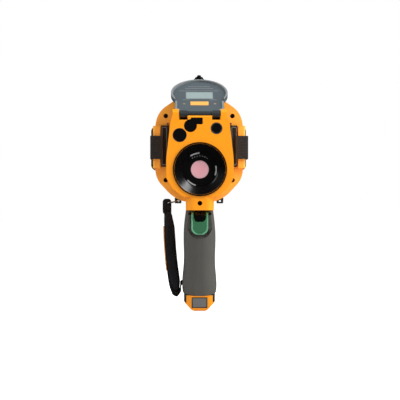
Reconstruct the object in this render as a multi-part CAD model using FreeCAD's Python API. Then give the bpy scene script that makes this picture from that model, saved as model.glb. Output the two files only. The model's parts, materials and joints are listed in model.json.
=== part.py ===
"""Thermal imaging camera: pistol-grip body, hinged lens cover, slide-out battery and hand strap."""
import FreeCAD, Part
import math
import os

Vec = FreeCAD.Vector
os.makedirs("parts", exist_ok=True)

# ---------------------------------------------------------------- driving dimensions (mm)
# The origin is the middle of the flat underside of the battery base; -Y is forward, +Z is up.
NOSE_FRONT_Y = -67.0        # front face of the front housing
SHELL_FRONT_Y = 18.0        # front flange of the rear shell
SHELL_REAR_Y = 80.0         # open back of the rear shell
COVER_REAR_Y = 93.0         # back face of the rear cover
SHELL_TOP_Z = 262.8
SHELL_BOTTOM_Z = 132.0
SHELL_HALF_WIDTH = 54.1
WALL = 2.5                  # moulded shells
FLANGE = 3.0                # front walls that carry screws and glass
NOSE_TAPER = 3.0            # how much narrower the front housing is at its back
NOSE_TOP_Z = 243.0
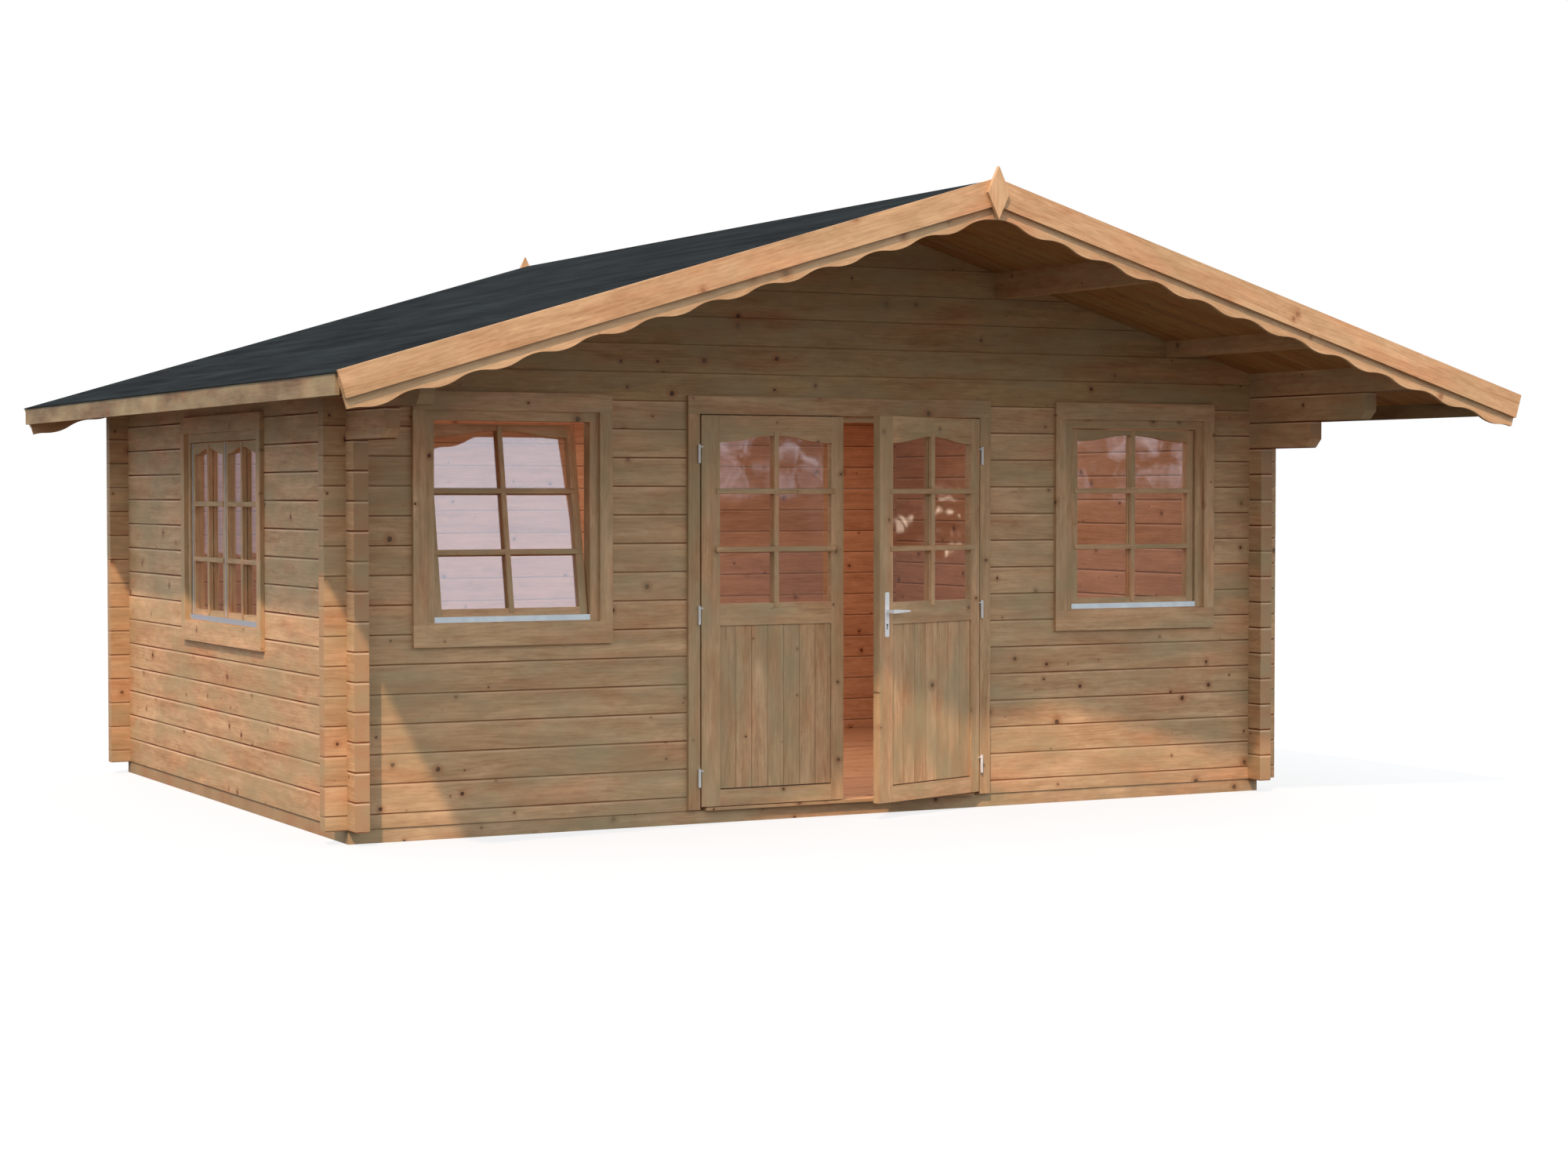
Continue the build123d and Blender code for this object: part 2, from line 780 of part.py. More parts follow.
#####
**Task statement**
Repeat every entry exactly, please.

**Answer to the problem**
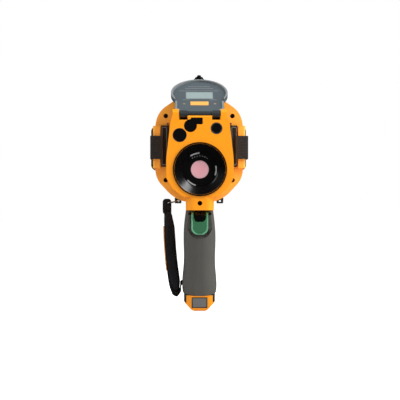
Reconstruct the object in this render as a multi-part CAD model using FreeCAD's Python API. Then give the bpy scene script that makes this picture from that model, saved as model.glb. Output the two files only. The model's parts, materials and joints are listed in model.json.
=== part.py ===
"""Thermal imaging camera: pistol-grip body, hinged lens cover, slide-out battery and hand strap."""
import FreeCAD, Part
import math
import os

Vec = FreeCAD.Vector
os.makedirs("parts", exist_ok=True)

# ---------------------------------------------------------------- driving dimensions (mm)
# The origin is the middle of the flat underside of the battery base; -Y is forward, +Z is up.
NOSE_FRONT_Y = -67.0        # front face of the front housing
SHELL_FRONT_Y = 18.0        # front flange of the rear shell
SHELL_REAR_Y = 80.0         # open back of the rear shell
COVER_REAR_Y = 93.0         # back face of the rear cover
SHELL_TOP_Z = 262.8
SHELL_BOTTOM_Z = 132.0
SHELL_HALF_WIDTH = 54.1
WALL = 2.5                  # moulded shells
FLANGE = 3.0                # front walls that carry screws and glass
NOSE_TAPER = 3.0            # how much narrower the front housing is at its back
NOSE_TOP_Z = 243.0
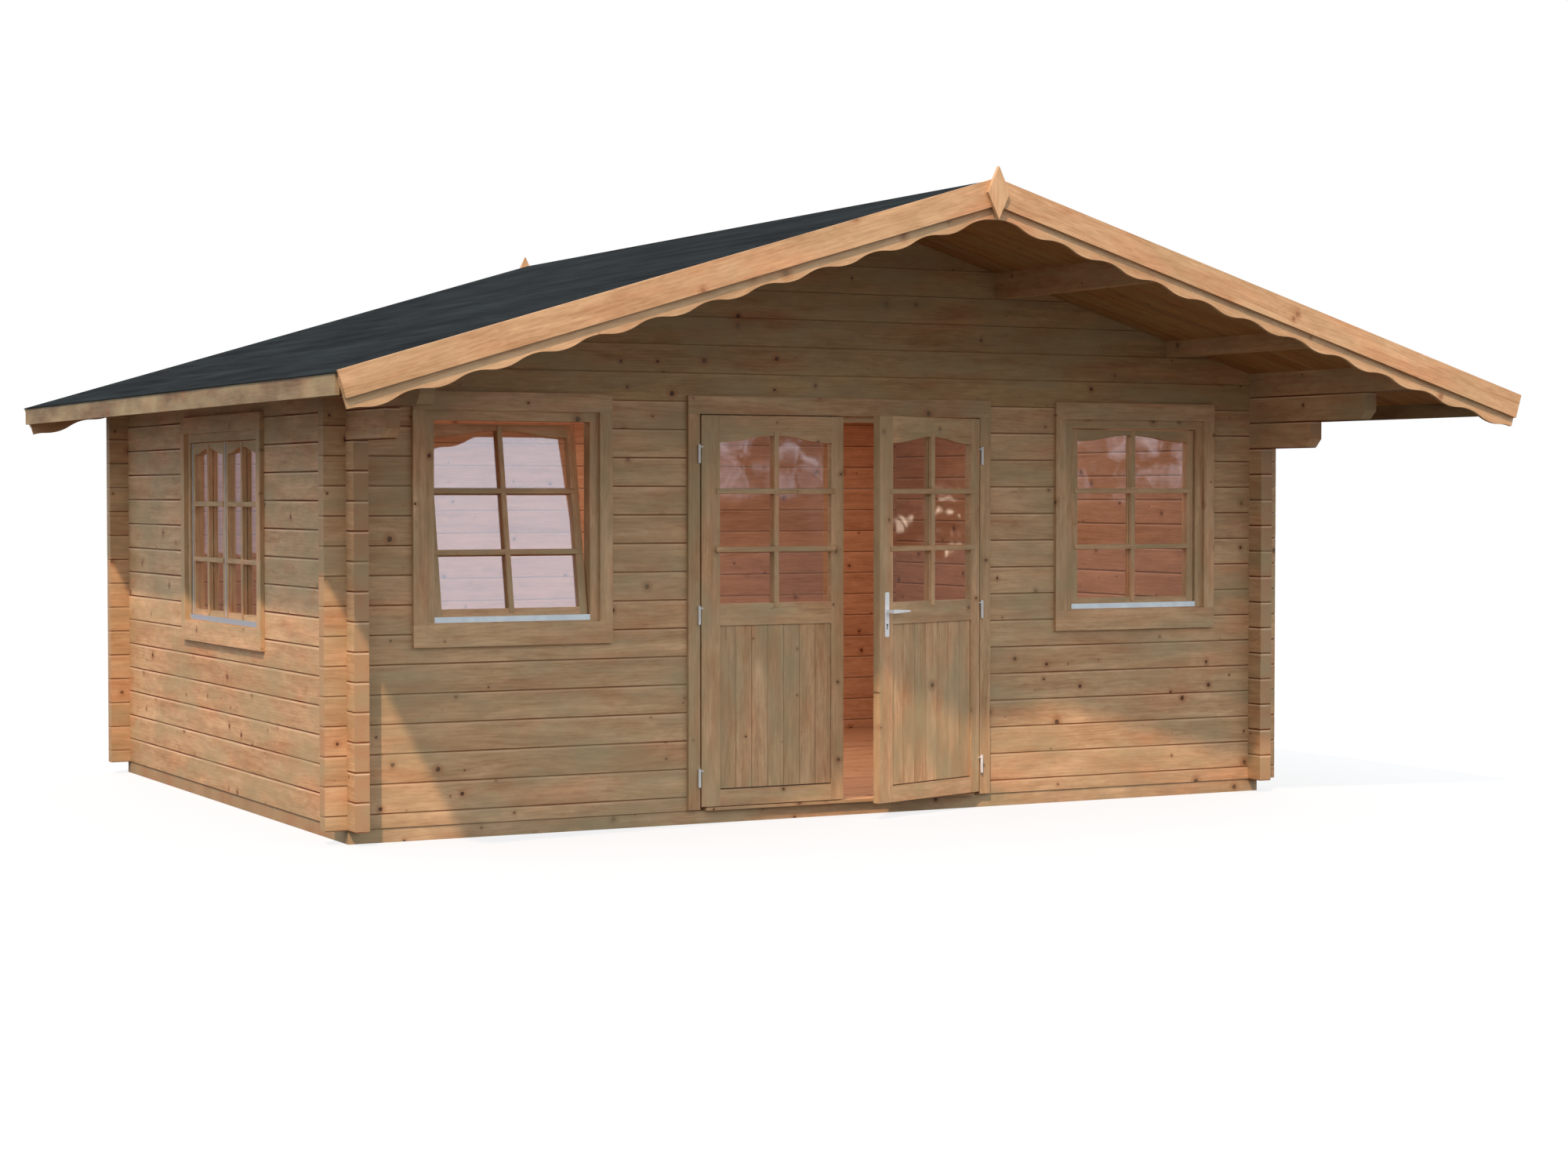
Continue the build123d and Blender code for this object: part 2, from line 780 of part.py. More parts follow.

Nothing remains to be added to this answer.